A spokesman for the agency said the documents were handed to homeowners, or placed in their post boxes, in the third week of July.

He said dog-owners would be given a grace period to comply with these instructions.

“Our workers will not hesitate to catch any dogs found wandering unsupervised on housing roads and other public areas after this,” he said.

“Owners will have 24 hours to claim their pets. Should they have fail to do so, then we will have no choice but to dispose of these animals.”

He was responding to a rate-payer’s displeasure about the inconsiderate actions of a several dog-owners in the area where he stays.

Their pets have been seen on and off roaming about the housing road, where they chased motorcyclists and pedestrians. 

Some of these canine apparently escape from the compound when their owner drives in and out of his home.

The resident related his frustrations in a letter to Hotline which was forwarded to the agency.

Where no one was home, these documents were left in the respective post boxes.

 

The spokesman said the agency’s dog-control unit had several inspections of the neighbourhood.

“Two strays were caught during these visits,” he said.

“The Unit has been instructed to make periodic checks of the common areas here to minimise the nuisance posed by canines.”

BENG, who lives along Lorong Palas 1A, said the dogs were a bother to those going-on foot, including the elderly and children who attended a school in the area.

“In June last year, a 10-year old girl was almost bitten by one of these canines while she walking to school,” he said.

“On occasion, I have heard the sound of the dogs fighting among themselves coming from somewhere along the road in front of my home.”
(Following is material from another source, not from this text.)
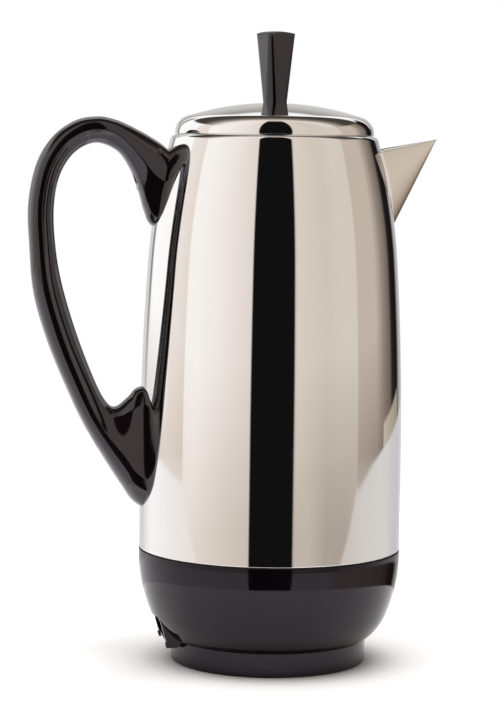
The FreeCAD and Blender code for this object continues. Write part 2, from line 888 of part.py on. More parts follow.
def handle_section(outer, inner, half, crease, flank, narrowed):
    """A closed section from an outer to an inner point: a full back, two straight flanks that meet it
    in a crease, where the section is widest, and a rounded inner side."""
    a, b = V(outer[0], 0, outer[1]), V(inner[0], 0, inner[1])

    def at(share, width):
        return a + (b - a) * share + V(0, width * half, 0)

    def spline(shares):
        curve = Part.BSplineCurve()
        mirrored = [(s, -w) for s, w in shares[-2::-1]]
        curve.interpolate([at(s, w) for s, w in shares + mirrored])
        return curve.toShape()

    back = spline([(crease, 1), (0.44 * crease, 0.9), (0.1 * crease, 0.5), (0, 0)])
    left = Part.makeLine(at(crease, -1), at(flank, -narrowed))
    rest = 1 - flank
    inside = spline([(flank, -narrowed), (1 - 0.2 * rest, -0.56 * narrowed), (1, 0)])
    right = Part.makeLine(at(flank, narrowed), at(crease, 1))
    return Part.Wire([back, left, inside, right])


def make_handle(envelope):
    sections = [handle_section(*station) for station in HANDLE_STATIONS]
    grip = Part.makeLoft(sections, True, False).cut(envelope)
    fittings = (
        # label, height of the screw, web of the bracket, seat of the head, mouth of the counterbore
        ("upper", "handle_screw_high_z", -64.2, -66.4, -76),
        ("lower", "handle_screw_low_z", -73.4, -77, -100),
    )
    for label, height_name, web_x, seat_x, mouth_x in fittings:
        z = value(height_name)
        thick, half, tall, play = 1.2, 5, 14, 0.2
        clip = Part.makeBox(-web_x, 2 * half, tall, V(web_x, -half, z - tall / 2))
        hollow = Part.makeBox(-web_x, 2 * (half - thick), tall, V(web_x + thick, thick - half, z - tall / 2))
        thread = round_bar(web_x - 1, web_x + 2 * thick, 0, z, 2)
        shaped(f"handle_bracket_{label}", clip.cut(hollow).cut(thread).cut(envelope))
        room = Part.makeBox(
            -web_x, 2 * (half + play), tall + 2 * play, V(web_x - play, -half - play, z - tall / 2 - play)
        )
        grip = grip.cut(room)
        grip = grip.cut(round_bar(web_x, seat_x, 0, z, 2.3))
        grip = grip.cut(round_bar(seat_x, mouth_x, 0, z, 4.2))
        shank = round_bar(seat_x, web_x + 4, 0, z, 2)
        head = round_bar(seat_x - 2.4, seat_x, 0, z, 3.7)
        slot = Part.makeBox(1.2, 5, 1, V(seat_x - 2.4, -2.5, z - 0.5))
        cross = Part.makeBox(1.2, 1, 5, V(seat_x - 2.4, -0.5, z - 2.5))
        shaped(f"handle_screw_{label}", head.fuse(shank).cut(slot).cut(cross).removeSplitter())
    shaped("handle", grip)


# ---------------------------------------------------------------- build, check and write


def check_document():
    for item in doc.Objects:
        if {"Invalid", "Error"} & set(item.State):
            raise ValueError(f"{item.Name} ({item.Label}) is in state {item.State}")
    for piece in sub_parts:
        shape = piece.Shape
        if shape.isNull() or not shape.isValid() or shape.Volume <= 0:
            raise ValueError(f"{piece.Label} has no valid solid")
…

He said, off late, some of the canines had taken to chasing maids and e-hailing drivers on bikes.

Beng said he had made several reports to City Hall about this nuisance.

“I first contacted the agency in June 2019 and then again a year later,” he said.
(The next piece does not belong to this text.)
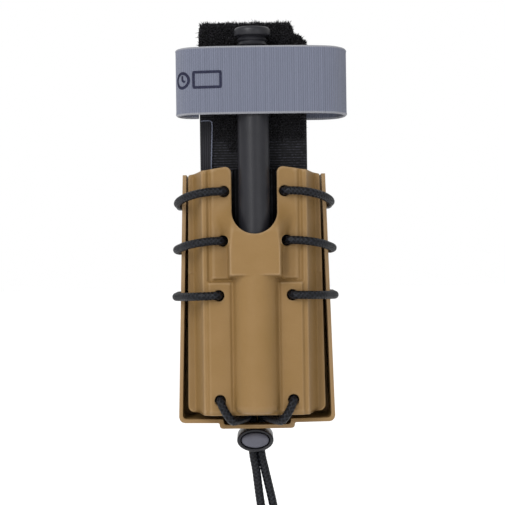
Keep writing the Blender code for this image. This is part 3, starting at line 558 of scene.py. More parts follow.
def area_light(name, at, towards, size, power):
    data = bpy.data.lights.new(name, "AREA")
    data.shape = "RECTANGLE"
    data.size, data.size_y = size
    data.energy = power
    light = link(bpy.data.objects.new(name, data))
    light.location = at
    light.rotation_euler = (Vector(towards) - Vector(at)).to_track_quat("-Z", "Y").to_euler()


def build_stage():
    camera_data = bpy.data.cameras.new("camera")
    camera_data.sensor_width = 36
    camera_data.lens = CAMERA_LENS
    camera_data.clip_start = 0.01
    camera = link(bpy.data.objects.new("camera", camera_data))
    away = Matrix.Translation(CAMERA_TARGET + Vector((0, -CAMERA_DISTANCE, 0)))
    level = Matrix.Rotation(pi / 2, 4, "X")
    camera.matrix_world = away @ Matrix.Rotation(CAMERA_ROLL, 4, "Y") @ level
    bpy.context.scene.camera = camera
    bpy.context.scene.view_settings.view_transform = "Standard"

    world = bpy.data.worlds.new("studio")
    bpy.context.scene.world = world
    world.use_nodes = True
    background = world.node_tree.nodes["Background"]
    background.inputs["Color"].default_value = (1, 1, 1, 1)
    background.inputs["Strength"].default_value = 1.0

    area_light("key", (-0.42, -0.75, 0.55), (0, -0.03, 0.02), (0.5, 0.5), 6.2)
    area_light("strip", (-0.36, -0.90, 0.05), (0, -0.03, 0.03), (0.08, 1.2), 3.9)
    area_light("fill", (0.5, -0.8, 0.1), (0, -0.03, 0.0), (0.5, 0.6), 1.5)

    floor_mesh = bpy.data.meshes.new("floor")
    corners = [(x * FLOOR_REACH, y * FLOOR_REACH, FLOOR_LEVEL) for x, y in SQUARE]
    floor_mesh.from_pydata(corners, [], [(0, 1, 2, 3)])
    floor = link(bpy.data.objects.new("floor", floor_mesh))
    paint = Paint("floor", (0.93, 0.93, 0.93), 0.9, 0.1)
    paint.set("Emission Color", (1, 1, 1, 1))
    paint.set("Emission Strength", 0.15)
    floor_mesh.materials.append(paint.material)
    floor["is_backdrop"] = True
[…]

“When I asked why my initial complaint had not been attended to, I was told that, at the time, the truck used by the agency’s dog-control unit had broken down.

“Somehow they managed to overlook his complaint once the vehicle was road-worthy again.”

He said he had already contacted the agency three times about the dogs since June.

“In most of these instance, their workers came to check and managed to catch some of the canines. 

“To my dismay, however, the same dogs were seen running along the stretch several days later.”

When he asked City Hall about this, he was informed that the canines had been returned after their owners had settled a compound and applied for a licence.

At one stage, Beng even tried to facilitate the agency’s efforts to deal with this problem by following the dogs, while they were on the housing road, to their hiding-place.

His actions, however, proved in vain.

“I was told that City Hall workers could not catch the dogs seen in the photos I provided of the hiding-place.

“I was told that this was because these canines had collars.”

Frustrated by this turn of events, the rate-payer turned to the Mayor and a local politician for help.

So far, however, the nuisance still persists.

“I hope the local authorities will crackdown on irresponsible pet-owners, before an innocent comes to harm.

“With school reopened, more and more kids have seen walking on the housing road. I would hate for any of these youngsters to be mauled, or worse still catch rabies.